• [WHAT NEEDS TO BE DONE] Print the lines of the data, starting with the first, up to and including the line where "obj.parent = empty" appears.

.....

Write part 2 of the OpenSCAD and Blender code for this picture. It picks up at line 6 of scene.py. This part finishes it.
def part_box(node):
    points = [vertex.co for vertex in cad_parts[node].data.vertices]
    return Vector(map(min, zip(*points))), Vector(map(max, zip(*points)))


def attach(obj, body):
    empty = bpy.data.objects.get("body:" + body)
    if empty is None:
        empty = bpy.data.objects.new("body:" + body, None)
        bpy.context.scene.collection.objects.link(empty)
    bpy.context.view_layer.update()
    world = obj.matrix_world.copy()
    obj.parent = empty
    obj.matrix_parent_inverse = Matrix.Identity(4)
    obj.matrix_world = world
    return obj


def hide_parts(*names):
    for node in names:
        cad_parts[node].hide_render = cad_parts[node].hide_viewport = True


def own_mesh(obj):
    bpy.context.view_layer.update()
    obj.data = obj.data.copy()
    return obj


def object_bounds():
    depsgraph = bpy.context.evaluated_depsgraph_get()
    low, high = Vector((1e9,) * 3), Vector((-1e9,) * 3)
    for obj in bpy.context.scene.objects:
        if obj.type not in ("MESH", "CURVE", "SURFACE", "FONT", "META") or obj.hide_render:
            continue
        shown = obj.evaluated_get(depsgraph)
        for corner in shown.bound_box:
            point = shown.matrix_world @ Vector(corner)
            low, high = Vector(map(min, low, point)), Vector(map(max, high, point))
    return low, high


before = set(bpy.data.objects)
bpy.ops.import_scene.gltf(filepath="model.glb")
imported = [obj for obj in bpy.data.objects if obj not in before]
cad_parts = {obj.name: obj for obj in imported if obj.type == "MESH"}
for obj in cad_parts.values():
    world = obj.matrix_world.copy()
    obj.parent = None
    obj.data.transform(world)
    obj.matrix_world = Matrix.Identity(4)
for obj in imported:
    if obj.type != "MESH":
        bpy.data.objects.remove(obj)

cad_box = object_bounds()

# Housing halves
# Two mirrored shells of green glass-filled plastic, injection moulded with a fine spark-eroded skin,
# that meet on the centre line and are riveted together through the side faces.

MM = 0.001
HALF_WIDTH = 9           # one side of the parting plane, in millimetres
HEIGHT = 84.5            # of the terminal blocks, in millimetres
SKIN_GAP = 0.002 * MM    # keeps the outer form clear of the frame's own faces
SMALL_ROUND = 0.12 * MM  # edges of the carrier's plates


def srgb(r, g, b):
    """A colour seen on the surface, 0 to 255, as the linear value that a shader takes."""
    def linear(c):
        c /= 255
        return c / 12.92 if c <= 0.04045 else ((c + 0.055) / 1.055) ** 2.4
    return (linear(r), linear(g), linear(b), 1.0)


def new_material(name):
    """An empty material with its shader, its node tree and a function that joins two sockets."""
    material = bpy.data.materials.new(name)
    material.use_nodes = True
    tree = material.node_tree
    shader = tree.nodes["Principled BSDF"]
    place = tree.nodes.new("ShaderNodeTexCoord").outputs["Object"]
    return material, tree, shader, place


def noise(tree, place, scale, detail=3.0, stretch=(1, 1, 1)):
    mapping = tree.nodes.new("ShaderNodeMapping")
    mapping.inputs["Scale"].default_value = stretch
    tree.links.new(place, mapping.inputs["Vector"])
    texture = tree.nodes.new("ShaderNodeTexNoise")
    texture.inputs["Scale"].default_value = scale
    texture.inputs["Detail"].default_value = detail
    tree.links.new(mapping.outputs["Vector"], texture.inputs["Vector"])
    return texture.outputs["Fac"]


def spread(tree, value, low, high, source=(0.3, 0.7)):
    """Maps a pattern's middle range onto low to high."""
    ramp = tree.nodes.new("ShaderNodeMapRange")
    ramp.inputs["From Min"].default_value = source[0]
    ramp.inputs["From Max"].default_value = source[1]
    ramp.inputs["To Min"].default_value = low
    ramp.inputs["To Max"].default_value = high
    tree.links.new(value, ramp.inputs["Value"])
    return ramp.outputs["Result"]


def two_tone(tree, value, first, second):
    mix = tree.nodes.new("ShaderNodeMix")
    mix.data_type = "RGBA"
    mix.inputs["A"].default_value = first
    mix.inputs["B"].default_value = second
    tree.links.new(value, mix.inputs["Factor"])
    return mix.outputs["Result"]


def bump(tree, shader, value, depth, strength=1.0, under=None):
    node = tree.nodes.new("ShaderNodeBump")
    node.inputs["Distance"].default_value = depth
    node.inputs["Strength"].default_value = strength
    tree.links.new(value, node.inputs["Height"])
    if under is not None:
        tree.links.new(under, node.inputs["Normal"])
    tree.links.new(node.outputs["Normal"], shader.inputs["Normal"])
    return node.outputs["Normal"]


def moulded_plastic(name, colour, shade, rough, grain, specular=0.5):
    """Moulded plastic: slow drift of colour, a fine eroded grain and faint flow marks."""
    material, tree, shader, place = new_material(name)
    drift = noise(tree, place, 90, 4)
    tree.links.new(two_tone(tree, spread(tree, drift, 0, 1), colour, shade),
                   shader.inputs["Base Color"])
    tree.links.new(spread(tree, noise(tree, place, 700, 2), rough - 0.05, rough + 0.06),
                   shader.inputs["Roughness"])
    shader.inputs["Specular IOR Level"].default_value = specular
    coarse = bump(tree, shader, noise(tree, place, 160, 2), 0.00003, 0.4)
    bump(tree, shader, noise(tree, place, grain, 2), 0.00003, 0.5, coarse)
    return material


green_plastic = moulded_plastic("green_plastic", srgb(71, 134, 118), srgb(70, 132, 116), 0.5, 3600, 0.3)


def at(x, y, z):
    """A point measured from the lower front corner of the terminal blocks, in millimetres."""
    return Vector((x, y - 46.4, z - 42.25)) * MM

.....

• [FINISHED ANSWER]
Write part 2 of the OpenSCAD and Blender code for this picture. It picks up at line 6 of scene.py. This part finishes it.
def part_box(node):
    points = [vertex.co for vertex in cad_parts[node].data.vertices]
    return Vector(map(min, zip(*points))), Vector(map(max, zip(*points)))


def attach(obj, body):
    empty = bpy.data.objects.get("body:" + body)
    if empty is None:
        empty = bpy.data.objects.new("body:" + body, None)
        bpy.context.scene.collection.objects.link(empty)
    bpy.context.view_layer.update()
    world = obj.matrix_world.copy()
    obj.parent = empty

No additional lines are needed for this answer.